• _Dataset extract_
■ ■ ■ ■ ■ ■ ■

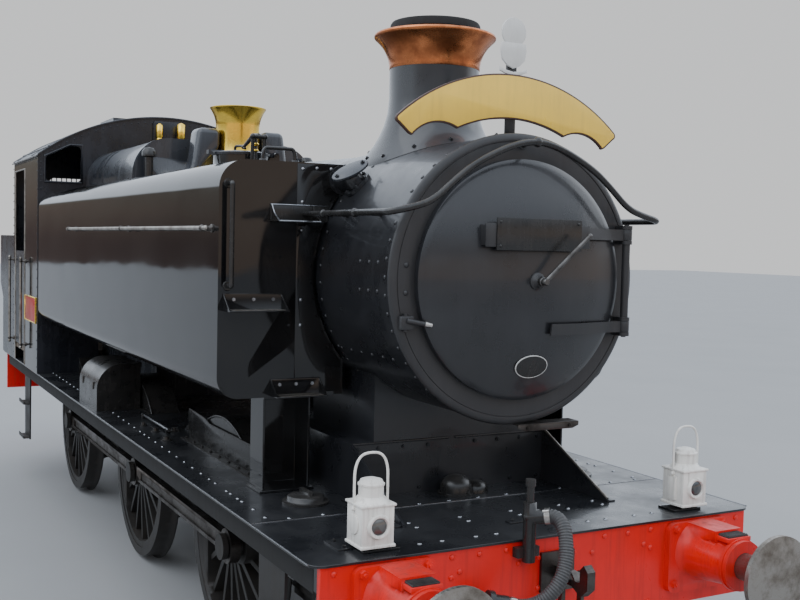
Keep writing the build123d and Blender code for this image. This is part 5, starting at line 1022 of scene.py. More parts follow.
class LOCO_OT_smokebox_door(bpy.types.Operator):
    """Dished door with its straps, dart and blank plates"""

    bl_idname = "loco.smokebox_door"
    bl_label = "Smokebox door"

    def execute(self, context):
        bulge = context.scene.loco_sizes.door_bulge
        ball, middle = dish_ball(bulge)
        self.dish(bulge, ball, middle)
        self.straps(ball, middle)
        self.dart(DOOR_FLAT_X + bulge)
        self.number_plate(DOOR_FLAT_X + bulge + 0.010)
        self.oval_plate(ball, middle)
        return {"FINISHED"}

    def dish(self, bulge, ball, middle):
        rim, nose = (DOOR_FLAT_X, DOOR_RIM_R - 0.004), (DOOR_FLAT_X + bulge, 0.0)
        reaches = [max(r, 0.0) for _, r in bow(rim, nose, bulge * 0.262, 20)]
        outer = [(middle + sqrt(ball * ball - r * r), r) for r in reaches]
        inner = [(x - WALL, max(r - 0.006, 0.0)) for x, r in reversed(outer)]
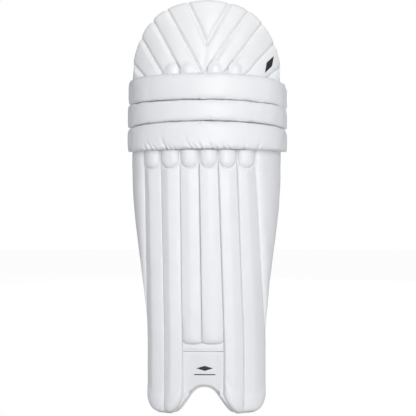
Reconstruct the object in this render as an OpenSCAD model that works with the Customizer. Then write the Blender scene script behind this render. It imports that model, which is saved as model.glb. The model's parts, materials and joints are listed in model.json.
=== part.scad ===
// Cricket batting leg pad: a C-shaped shin guard of stuffed vertical channels, three knee rolls,
// and a rounded thigh guard of V-shaped channels. It stands on its two feet. Millimetres, +Z up,
// -Y is the face that meets the ball, and the leg goes behind it.

/* [Shell] */
// Half-width of the shell's plan ellipse at the calf and knee
calf_half_w = 134; // [130:1:137]
// Half-depth of the shell's plan ellipse at the calf and knee
calf_half_d = 105; // [100:1:108]
// Half-width of the shell's plan ellipse at the instep
foot_half_w = 107; // [105:1:109]
// Half-depth of the shell's plan ellipse at the instep
foot_half_d = 65; // [62:1:68]
// Depth of the stuffed channels, from their ridges to the backing board
channel_t = 26; // [24:1:28]
// How deep the sewn creases lie below the ridges
crease_d = 8; // [6:0.5:9]
// Wall of the covers
cover_t = 1.4; // [1.2:0.1:1.6]

/* [Knee and thigh] */
// Height of the crown of the thigh guard
crown_z = 686; // [682:1:690]
// Half-width of the thigh guard where it leaves the knee rolls
thigh_half_w = 132; // [129:1:133]
// How far the knee rolls stand out from the shin
roll_out = 20; // [16:1:22]

/* [Feet] */
// Height of the arch over the instep
arch_h = 44; // [40:1:48]
// Half-width of the arch
arch_half_w = 62; // [60:1:64]

/* [Inside] */
// Diameter of the cane rods
cane_d = 8; // [6:0.5:9]
// Diameter of the two calf bolsters
bolster_d = 24; // [20:1:26]

/* [Straps] */
// Thickness of the straps
strap_t = 3.6; // [3:0.2:4]
// Width of the knee strap
knee_strap_w = 50; // [45:1:55]
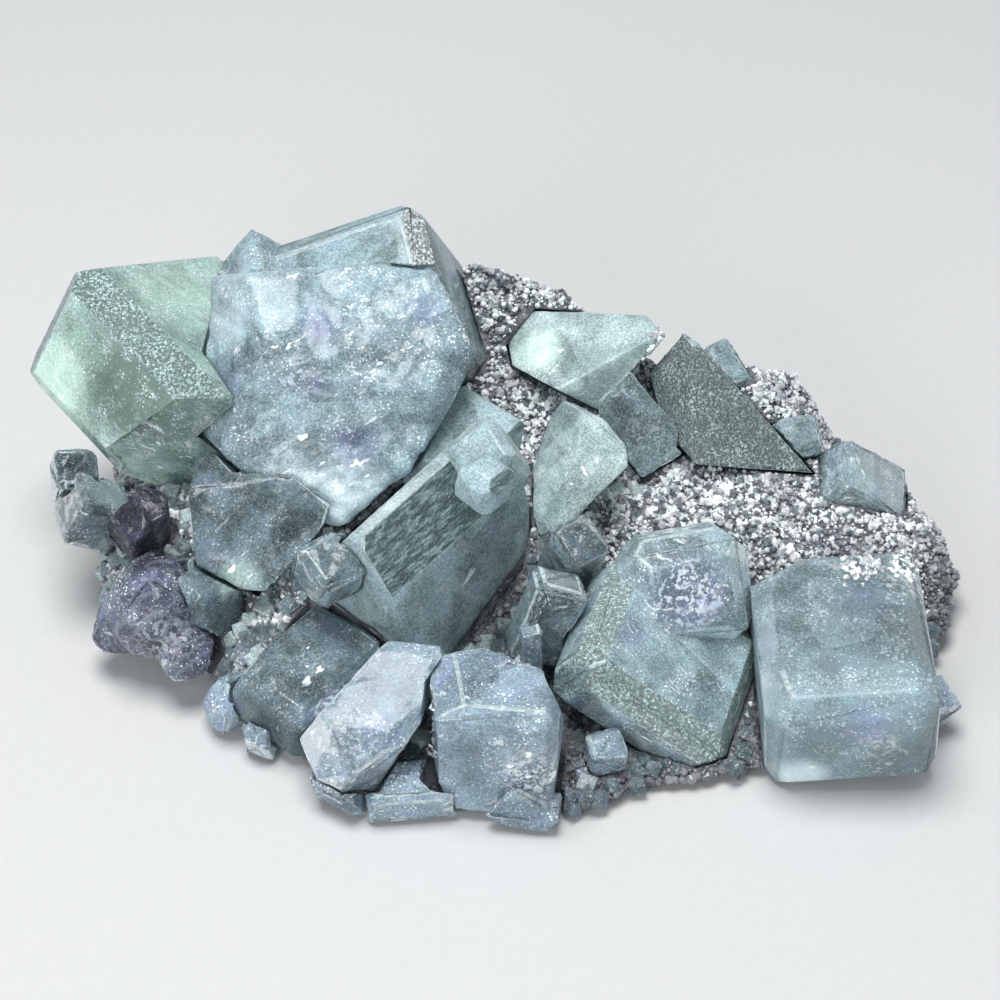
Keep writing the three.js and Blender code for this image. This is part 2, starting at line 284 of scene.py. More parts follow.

■ ■ ■ ■ ■ ■ ■

• _Exercise objective_
Your task is to reproduce the whole listing exactly.

• _Response to the exercise_
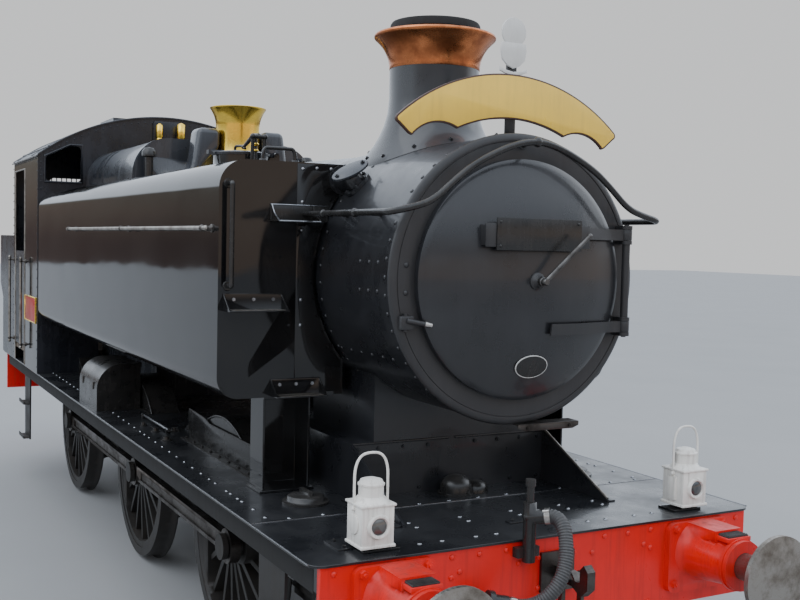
Keep writing the build123d and Blender code for this image. This is part 5, starting at line 1022 of scene.py. More parts follow.
class LOCO_OT_smokebox_door(bpy.types.Operator):
    """Dished door with its straps, dart and blank plates"""

    bl_idname = "loco.smokebox_door"
    bl_label = "Smokebox door"

    def execute(self, context):
        bulge = context.scene.loco_sizes.door_bulge
        ball, middle = dish_ball(bulge)
        self.dish(bulge, ball, middle)
        self.straps(ball, middle)
        self.dart(DOOR_FLAT_X + bulge)
        self.number_plate(DOOR_FLAT_X + bulge + 0.010)
        self.oval_plate(ball, middle)
        return {"FINISHED"}

    def dish(self, bulge, ball, middle):
        rim, nose = (DOOR_FLAT_X, DOOR_RIM_R - 0.004), (DOOR_FLAT_X + bulge, 0.0)
        reaches = [max(r, 0.0) for _, r in bow(rim, nose, bulge * 0.262, 20)]
        outer = [(middle + sqrt(ball * ball - r * r), r) for r in reaches]
        inner = [(x - WALL, max(r - 0.006, 0.0)) for x, r in reversed(outer)]
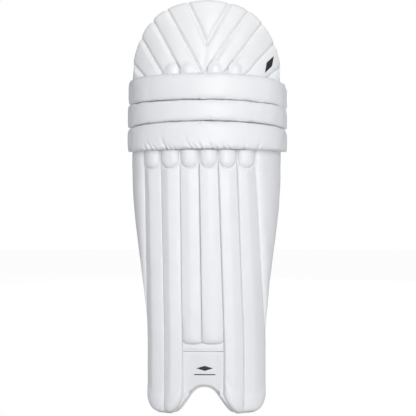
Reconstruct the object in this render as an OpenSCAD model that works with the Customizer. Then write the Blender scene script behind this render. It imports that model, which is saved as model.glb. The model's parts, materials and joints are listed in model.json.
=== part.scad ===
// Cricket batting leg pad: a C-shaped shin guard of stuffed vertical channels, three knee rolls,
// and a rounded thigh guard of V-shaped channels. It stands on its two feet. Millimetres, +Z up,
// -Y is the face that meets the ball, and the leg goes behind it.

/* [Shell] */
// Half-width of the shell's plan ellipse at the calf and knee
calf_half_w = 134; // [130:1:137]
// Half-depth of the shell's plan ellipse at the calf and knee
calf_half_d = 105; // [100:1:108]
// Half-width of the shell's plan ellipse at the instep
foot_half_w = 107; // [105:1:109]
// Half-depth of the shell's plan ellipse at the instep
foot_half_d = 65; // [62:1:68]
// Depth of the stuffed channels, from their ridges to the backing board
channel_t = 26; // [24:1:28]
// How deep the sewn creases lie below the ridges
crease_d = 8; // [6:0.5:9]
// Wall of the covers
cover_t = 1.4; // [1.2:0.1:1.6]

/* [Knee and thigh] */
// Height of the crown of the thigh guard
crown_z = 686; // [682:1:690]
// Half-width of the thigh guard where it leaves the knee rolls
thigh_half_w = 132; // [129:1:133]
// How far the knee rolls stand out from the shin
roll_out = 20; // [16:1:22]

/* [Feet] */
// Height of the arch over the instep
arch_h = 44; // [40:1:48]
// Half-width of the arch
arch_half_w = 62; // [60:1:64]

/* [Inside] */
// Diameter of the cane rods
cane_d = 8; // [6:0.5:9]
// Diameter of the two calf bolsters
bolster_d = 24; // [20:1:26]

/* [Straps] */
// Thickness of the straps
strap_t = 3.6; // [3:0.2:4]
// Width of the knee strap
knee_strap_w = 50; // [45:1:55]
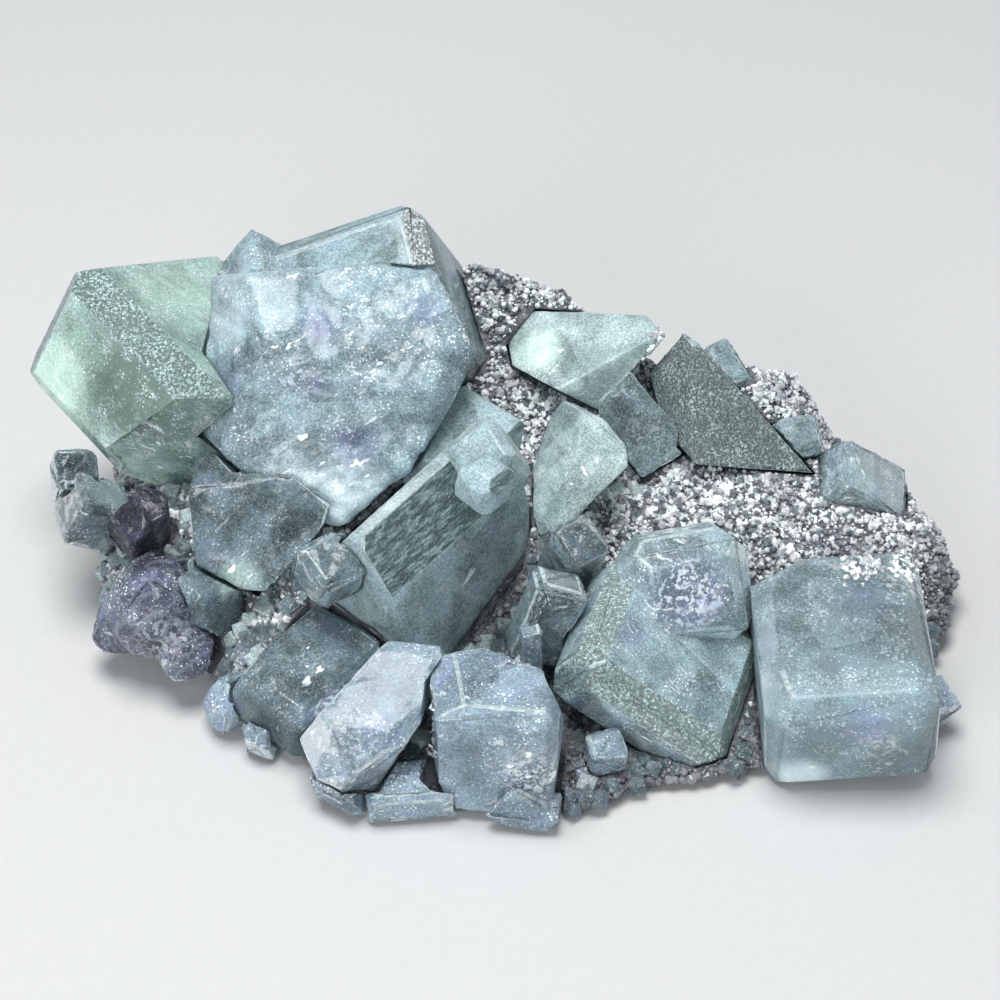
Keep writing the three.js and Blender code for this image. This is part 2, starting at line 284 of scene.py. More parts follow.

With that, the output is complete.